Assembling such an array of wines, having tracked down their vignerons and domaines with only one’s own initiative as a guide, was a very long task. I would visit domaines such as ALARY at CAIRANNE, CLAPE at CORNAS, VERNAY at CONDRIEU or CHAVE of HERMITAGE, and ask the owner if he knew of any other growers then bottling their wines. The alternative was to hang around the PTT, the village Post Office, and something of a meeting point before the midday aperitif, announcing that I was looking for vignerons. I got a few funny looks, as an itinerant Britannique was a complete rarity in those days.
Having asked endless questions and tasted at the growers’ cellars with my young, unversed palate, I would bring bottles back to Aix-en-Provence to the house of MELVYN MASTER, whose idea it had been to write a book on the Wines of the Rhône Valley. He, TIMOTHY JOHNSTON and I would then taste the wines blind to add experience to the assessment of the wines. I recommend any young enthusiast to taste wines blind over and over again: it is a process that will form the bedrock of one’s palate for life, since everyone can be a good label drinker. I continue to taste blind when in organised tastings in the Rhône, unlike a majority of wine critics.
Here we have enfant terrible TIM JOHNSTON pulling one of his usual controversial faces and brandishing a bottle of 1971 CHÂTEAU-GRILLET. I am standing above a three-pack from the CAVE DE TAIN. I note the presence on the window shelf back left, wrapped in paper, of the marvellous 1972 MUSCAT DE BEAUMES DE VENISE made by LOUIS CASTAUD at DOMAINE DES BERNARDINS. This had a green wax insignia on its neck, on which was stamped the vintage. It was brilliant wine, still going strong 30 years later.

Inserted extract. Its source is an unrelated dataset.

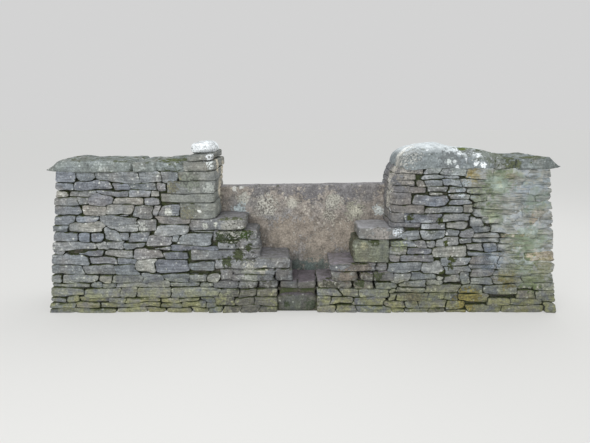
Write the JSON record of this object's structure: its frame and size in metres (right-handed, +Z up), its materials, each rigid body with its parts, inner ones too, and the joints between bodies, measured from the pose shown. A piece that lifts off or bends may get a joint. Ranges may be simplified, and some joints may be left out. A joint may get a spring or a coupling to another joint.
{
  "type": "stone wall stile",
  "caption": "Slab stile in a dry-stone field wall: an upright slab closes the gap between two wall piers, with stepping stones built out from both sides to a low foothold.",
  "frame": {"origin": "on the ground, at the middle of the wall's length and thickness", "axes": "+X along the wall, +Y towards the field side with the slab, -Y towards the lane side with the steps, +Z up"},
  "size_m": [4.025, 0.54, 1.328],
  "materials": {
    "walling": "rough, weathered",
    "slab": "rough, weathered",
    "cap": "rough, weathered",
    "head_stone": "rough, weathered",
    "coping": "rough, weathered",
    "jamb": "rough, weathered",
    "steps": "rough, weathered"
  },
  "bodies": {
    "root": {"foot_stone": "steps", "left_coping": "coping", "left_cover_stone": "coping", "left_end_cope": "coping", "left_foot_course": "steps", "left_footing": "walling", "left_head_stone": "head_stone", "left_jamb_stone_1": "jamb", "left_jamb_stone_2": "jamb", "left_jamb_stone_3": "jamb", "left_jamb_stone_4": "jamb", "left_jamb_stone_5": "jamb", "left_low_bearer": "steps", "left_low_step": "steps", "left_lower_lift": "walling", "left_middle_bearer": "steps", "left_middle_step": "steps", "left_top_step": "steps", "left_upper_lift": "walling", "right_cap": "cap", "right_coping": "coping", "right_end_cope": "coping", "right_foot_course": "steps", "right_footing": "walling", "right_jamb_stone_1": "jamb", "right_jamb_stone_2": "jamb", "right_jamb_stone_3": "jamb", "right_jamb_stone_4": "jamb", "right_jamb_stone_5": "jamb", "right_jamb_stone_6": "jamb", "right_jamb_stone_7": "jamb", "right_jamb_stone_8": "jamb", "right_low_bearer": "steps", "right_low_step": "steps", "right_lower_lift": "walling", "right_step_block": "steps", "right_top_step": "steps", "right_upper_lift": "walling", "slab": "slab", "threshold_stone": "steps"}
  },
  "joints": []
}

Other wines included the 1971 SAINT-JOSEPH RED from GUSTAVE COURSODON, then Mayor of Mauves. This, too, was a wonderful wine, and over 40 years later I still have a couple of bottles chez moi. GUSTAVE followed the habits of the day by using a thick, coarse red plastic neck capsule that was perforated on the top of the bottle above the cork. Opening these bottles almost necessitated the purchase of an industrial drill.
From CÔTE-RÔTIE, where around 20 estates bottled their wine, some in quantities only for family and friends, there were wines from MARIUS CHAMBEYRON, devotee of heavily tilted casquettes or flat hats, and father of NICOLE LEVET of THE STGT DOMAINE LEVET today. GEORGES JASMIN’S marvellous 1971, of which he bottled six magnums each for me and Tim personally, was also present, a wine that was in super form when the last magnum was drunk in 2011.
CONDRIEU’s total vineyard amounted to just 12 hectares (30 acres) in 1973. After a ravaging hail storm in July, the 1969 crop amounted to a mere 19 hectolitres, or 2,530 bottles all told. Think about that as you drink your VIOGNIER from VIRGINIA, the CAPE or SOUTH AUSTRALIA.
Apart from GEORGES VERNAY, there was dry CONDRIEU made by MARC DUMAZET, ANTOINE CUILLERON, ANTOINE PERRET, EMILE DAVID, PAUL MULTIER at CHÂTEAU DU ROZAY and DELAS. ANTOINE PERRET was the grandfather of ANDRÉ, and first bottled the family wine in 1969. ANDRÉ DÉZORMEAUX made good, concentrated sweet CONDRIEU from his vineyard on the COTEAU DU COLOMBIER above the N86. The most secure buyer of CONDRIEU in those days was the legendary 3 star RESTAURANT FERNAND POINT in VIENNE. Export was near impossible.
MELVYN MASTER exported the best of these RHÔNE wines to the USA, and subsequently went on to start and run successful restaurants in the USA, notably JAMS in NEW YORK, and to create branded wines such as TORTOISE CREEK, often using wines from the Rhône and/or Languedoc. He is still full of business beans today, based in the USA. TIM JOHNSTON started the buzzy, sometime action-packed JUVENILES WINE BAR in the rue de Richelieu in PARIS, and it is flourishing today under the guidance of Tim and his daughter MARGAUX. As for me: I am still tapping away, although I have had an upgrade from my portable OLIVETTI LETTERA 22 typewriter.
Incidentally, our nearest neighbour in Quartier Patheron in AIX was CHARLES TRENET, the chanteur-crooner best known for his ballad LA MER. He would be seen sometimes after rain gathering a few snails for his cuisine.